● **Directive**:
Give back exactly the lines running from the line that holds "name] = hinge_pin(centre)" through the line that holds "record = json.load(file)", ends included, and no other lines.

● **Supplied data**:
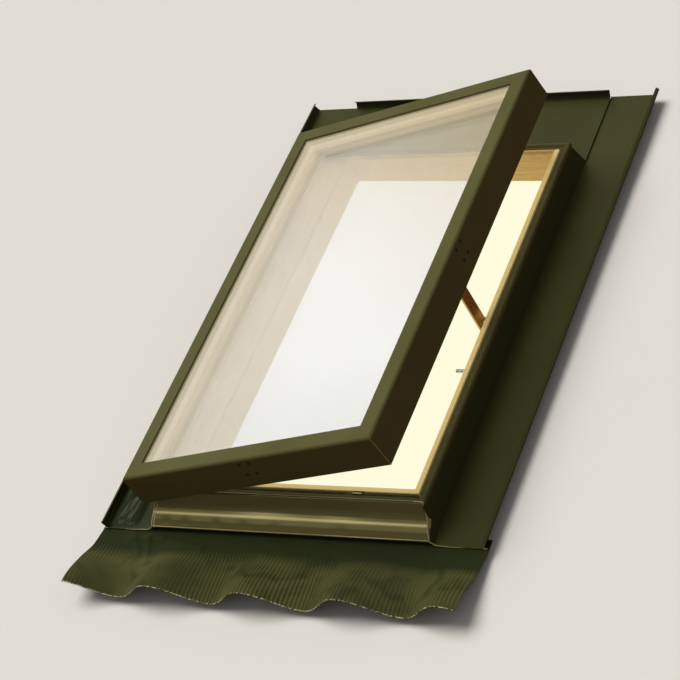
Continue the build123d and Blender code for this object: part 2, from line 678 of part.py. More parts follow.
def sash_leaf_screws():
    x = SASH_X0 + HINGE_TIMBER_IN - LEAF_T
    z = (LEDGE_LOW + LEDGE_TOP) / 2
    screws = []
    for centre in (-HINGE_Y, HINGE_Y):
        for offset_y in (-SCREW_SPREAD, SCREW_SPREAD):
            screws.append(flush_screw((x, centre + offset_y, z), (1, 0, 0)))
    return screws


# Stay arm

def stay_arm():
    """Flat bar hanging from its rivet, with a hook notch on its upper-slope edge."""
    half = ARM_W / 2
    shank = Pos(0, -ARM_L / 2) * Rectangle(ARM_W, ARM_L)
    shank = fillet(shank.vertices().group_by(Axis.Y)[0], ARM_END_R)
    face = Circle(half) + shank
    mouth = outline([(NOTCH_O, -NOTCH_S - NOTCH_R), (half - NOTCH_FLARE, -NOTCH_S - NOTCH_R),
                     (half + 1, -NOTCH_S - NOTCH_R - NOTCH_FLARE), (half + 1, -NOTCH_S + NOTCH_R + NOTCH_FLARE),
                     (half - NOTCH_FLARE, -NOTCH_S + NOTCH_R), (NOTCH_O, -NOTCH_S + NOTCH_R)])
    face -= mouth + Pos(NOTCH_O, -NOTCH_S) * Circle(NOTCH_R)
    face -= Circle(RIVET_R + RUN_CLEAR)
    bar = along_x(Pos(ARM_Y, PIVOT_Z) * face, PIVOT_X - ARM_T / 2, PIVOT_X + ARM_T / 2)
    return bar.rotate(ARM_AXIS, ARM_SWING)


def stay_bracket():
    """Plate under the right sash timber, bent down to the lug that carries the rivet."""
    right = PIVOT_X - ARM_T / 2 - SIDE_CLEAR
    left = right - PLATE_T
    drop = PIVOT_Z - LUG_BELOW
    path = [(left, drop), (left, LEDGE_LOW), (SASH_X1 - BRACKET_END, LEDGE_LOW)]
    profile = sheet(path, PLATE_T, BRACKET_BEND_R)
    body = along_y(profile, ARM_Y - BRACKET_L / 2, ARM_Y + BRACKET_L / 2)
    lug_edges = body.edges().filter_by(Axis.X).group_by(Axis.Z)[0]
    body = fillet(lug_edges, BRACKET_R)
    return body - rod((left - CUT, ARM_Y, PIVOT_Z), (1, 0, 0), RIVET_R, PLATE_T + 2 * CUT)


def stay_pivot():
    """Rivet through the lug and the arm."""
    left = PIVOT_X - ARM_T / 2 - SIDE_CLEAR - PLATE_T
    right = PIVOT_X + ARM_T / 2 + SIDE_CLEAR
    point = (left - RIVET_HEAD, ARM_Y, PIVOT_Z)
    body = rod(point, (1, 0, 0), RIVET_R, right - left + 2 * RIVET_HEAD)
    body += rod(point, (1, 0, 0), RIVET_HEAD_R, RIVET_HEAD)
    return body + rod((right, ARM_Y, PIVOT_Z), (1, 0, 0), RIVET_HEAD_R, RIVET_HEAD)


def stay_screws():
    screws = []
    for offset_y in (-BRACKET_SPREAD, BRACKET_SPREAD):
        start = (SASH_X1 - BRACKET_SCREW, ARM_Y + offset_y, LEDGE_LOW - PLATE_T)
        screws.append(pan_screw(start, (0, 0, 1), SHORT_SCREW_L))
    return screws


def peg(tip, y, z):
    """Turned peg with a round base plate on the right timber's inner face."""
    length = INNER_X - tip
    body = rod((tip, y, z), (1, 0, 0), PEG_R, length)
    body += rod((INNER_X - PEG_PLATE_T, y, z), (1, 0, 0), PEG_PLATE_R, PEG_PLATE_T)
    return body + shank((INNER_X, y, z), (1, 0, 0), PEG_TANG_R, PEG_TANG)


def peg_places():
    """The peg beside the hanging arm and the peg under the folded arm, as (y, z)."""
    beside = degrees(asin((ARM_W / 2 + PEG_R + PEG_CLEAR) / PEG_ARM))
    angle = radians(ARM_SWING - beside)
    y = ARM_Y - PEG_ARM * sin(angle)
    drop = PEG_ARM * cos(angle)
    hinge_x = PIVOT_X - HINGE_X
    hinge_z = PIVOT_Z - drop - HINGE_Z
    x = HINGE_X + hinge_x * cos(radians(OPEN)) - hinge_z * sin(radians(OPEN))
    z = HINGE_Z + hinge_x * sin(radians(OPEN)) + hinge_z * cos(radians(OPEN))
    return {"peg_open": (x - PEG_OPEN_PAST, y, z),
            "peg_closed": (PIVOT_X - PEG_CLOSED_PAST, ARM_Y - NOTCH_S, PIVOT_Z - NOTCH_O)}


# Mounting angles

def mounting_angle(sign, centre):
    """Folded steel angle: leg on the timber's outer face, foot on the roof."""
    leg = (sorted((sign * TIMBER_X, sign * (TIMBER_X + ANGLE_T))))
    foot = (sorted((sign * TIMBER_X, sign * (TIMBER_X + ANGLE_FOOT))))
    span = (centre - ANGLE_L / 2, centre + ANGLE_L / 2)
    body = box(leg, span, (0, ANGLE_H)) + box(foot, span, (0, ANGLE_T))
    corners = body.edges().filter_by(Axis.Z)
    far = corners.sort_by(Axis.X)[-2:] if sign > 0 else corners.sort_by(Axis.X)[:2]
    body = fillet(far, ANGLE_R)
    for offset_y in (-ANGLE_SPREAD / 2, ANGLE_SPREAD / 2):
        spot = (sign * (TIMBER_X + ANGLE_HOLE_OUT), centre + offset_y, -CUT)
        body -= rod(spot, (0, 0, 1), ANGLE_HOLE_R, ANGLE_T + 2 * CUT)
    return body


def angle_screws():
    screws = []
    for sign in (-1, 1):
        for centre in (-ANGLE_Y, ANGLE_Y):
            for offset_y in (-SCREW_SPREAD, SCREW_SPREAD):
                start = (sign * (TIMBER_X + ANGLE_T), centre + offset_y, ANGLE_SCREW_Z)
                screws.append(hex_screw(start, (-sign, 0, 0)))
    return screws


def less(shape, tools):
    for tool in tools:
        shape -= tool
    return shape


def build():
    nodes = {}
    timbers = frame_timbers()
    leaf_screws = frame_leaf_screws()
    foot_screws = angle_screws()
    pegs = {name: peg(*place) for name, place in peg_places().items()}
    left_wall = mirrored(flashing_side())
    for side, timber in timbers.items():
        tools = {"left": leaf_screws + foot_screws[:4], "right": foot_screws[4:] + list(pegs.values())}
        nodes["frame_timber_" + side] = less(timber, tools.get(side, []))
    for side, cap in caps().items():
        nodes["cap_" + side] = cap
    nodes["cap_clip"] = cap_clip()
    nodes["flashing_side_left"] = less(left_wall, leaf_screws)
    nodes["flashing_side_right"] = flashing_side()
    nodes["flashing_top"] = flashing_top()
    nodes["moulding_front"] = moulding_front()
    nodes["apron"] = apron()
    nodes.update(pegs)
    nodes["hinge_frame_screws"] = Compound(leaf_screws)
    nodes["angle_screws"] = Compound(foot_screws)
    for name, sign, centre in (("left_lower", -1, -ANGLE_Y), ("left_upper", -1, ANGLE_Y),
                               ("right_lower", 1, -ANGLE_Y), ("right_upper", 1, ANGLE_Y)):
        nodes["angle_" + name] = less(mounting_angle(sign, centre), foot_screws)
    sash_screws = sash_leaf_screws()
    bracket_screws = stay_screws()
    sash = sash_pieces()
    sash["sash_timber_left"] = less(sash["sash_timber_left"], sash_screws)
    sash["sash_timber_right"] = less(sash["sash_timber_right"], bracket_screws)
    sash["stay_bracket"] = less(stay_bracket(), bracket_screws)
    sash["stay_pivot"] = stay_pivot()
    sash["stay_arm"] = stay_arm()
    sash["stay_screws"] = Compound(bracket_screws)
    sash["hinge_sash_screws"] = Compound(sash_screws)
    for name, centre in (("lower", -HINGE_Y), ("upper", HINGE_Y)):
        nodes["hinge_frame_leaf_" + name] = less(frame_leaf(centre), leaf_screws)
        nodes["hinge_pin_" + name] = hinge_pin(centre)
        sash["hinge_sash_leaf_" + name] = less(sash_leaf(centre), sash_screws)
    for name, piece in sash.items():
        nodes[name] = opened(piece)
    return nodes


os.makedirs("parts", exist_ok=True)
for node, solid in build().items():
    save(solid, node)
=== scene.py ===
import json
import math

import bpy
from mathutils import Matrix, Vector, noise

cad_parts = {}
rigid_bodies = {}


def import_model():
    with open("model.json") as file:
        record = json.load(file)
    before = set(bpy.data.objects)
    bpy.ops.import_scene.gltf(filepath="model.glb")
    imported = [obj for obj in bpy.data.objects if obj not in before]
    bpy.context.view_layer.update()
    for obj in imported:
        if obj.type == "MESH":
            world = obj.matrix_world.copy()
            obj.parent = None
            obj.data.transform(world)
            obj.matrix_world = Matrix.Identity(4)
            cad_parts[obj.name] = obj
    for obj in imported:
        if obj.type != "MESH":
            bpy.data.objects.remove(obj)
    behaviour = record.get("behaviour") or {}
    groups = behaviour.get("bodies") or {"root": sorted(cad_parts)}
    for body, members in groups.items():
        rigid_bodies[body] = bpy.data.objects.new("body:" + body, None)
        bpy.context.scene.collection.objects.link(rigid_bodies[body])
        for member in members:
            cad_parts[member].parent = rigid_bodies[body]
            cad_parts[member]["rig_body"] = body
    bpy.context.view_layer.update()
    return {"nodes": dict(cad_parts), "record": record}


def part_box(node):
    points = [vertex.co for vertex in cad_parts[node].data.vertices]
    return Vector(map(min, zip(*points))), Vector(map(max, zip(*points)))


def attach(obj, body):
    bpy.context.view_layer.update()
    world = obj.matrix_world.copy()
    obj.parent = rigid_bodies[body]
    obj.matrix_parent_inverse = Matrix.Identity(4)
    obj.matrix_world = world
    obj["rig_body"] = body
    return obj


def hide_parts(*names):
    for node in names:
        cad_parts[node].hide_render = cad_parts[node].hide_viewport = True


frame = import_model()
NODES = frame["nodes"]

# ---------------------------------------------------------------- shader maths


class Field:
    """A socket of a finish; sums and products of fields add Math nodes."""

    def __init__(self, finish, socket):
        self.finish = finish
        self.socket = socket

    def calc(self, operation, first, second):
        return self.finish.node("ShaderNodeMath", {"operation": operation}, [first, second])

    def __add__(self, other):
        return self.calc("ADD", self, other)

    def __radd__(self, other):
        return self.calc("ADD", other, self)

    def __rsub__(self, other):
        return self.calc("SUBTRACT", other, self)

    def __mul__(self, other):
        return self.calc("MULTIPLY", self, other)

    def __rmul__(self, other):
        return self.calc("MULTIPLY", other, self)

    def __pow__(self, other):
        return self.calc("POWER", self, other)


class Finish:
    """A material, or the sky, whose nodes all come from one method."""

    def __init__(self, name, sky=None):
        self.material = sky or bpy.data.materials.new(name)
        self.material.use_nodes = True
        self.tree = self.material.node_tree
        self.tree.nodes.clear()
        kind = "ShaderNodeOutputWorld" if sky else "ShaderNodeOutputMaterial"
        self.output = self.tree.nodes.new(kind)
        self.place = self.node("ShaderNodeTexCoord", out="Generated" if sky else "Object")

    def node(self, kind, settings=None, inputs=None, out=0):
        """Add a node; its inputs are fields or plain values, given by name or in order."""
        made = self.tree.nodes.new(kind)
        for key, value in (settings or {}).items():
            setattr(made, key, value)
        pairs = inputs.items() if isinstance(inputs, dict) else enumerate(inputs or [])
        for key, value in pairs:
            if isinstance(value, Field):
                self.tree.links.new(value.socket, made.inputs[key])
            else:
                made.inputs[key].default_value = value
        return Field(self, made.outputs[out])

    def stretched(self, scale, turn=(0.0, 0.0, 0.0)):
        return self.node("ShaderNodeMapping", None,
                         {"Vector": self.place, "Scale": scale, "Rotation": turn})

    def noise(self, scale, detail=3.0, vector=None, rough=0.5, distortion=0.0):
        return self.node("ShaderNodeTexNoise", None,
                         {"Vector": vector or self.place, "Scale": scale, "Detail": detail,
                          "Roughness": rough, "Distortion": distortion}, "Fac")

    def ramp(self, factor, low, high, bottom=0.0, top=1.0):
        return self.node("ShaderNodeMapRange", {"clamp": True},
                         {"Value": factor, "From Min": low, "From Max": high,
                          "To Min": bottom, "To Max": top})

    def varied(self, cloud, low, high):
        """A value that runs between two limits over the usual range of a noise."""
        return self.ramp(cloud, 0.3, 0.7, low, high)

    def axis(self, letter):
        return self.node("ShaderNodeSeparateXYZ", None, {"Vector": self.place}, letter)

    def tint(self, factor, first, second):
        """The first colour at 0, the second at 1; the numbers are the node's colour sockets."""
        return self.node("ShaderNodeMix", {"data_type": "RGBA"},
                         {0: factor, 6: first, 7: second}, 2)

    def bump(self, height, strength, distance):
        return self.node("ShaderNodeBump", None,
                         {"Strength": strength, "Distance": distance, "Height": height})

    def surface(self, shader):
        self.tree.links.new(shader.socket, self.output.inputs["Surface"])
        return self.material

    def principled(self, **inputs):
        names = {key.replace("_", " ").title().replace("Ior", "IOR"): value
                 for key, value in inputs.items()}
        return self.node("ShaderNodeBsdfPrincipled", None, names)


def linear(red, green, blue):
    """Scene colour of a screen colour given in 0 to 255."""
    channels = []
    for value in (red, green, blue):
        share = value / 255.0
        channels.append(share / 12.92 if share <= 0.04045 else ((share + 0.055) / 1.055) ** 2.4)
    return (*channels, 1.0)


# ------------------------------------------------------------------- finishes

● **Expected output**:
        nodes["hinge_pin_" + name] = hinge_pin(centre)
        sash["hinge_sash_leaf_" + name] = less(sash_leaf(centre), sash_screws)
    for name, piece in sash.items():
        nodes[name] = opened(piece)
    return nodes


os.makedirs("parts", exist_ok=True)
for node, solid in build().items():
    save(solid, node)
=== scene.py ===
import json
import math

import bpy
from mathutils import Matrix, Vector, noise

cad_parts = {}
rigid_bodies = {}


def import_model():
    with open("model.json") as file:
        record = json.load(file)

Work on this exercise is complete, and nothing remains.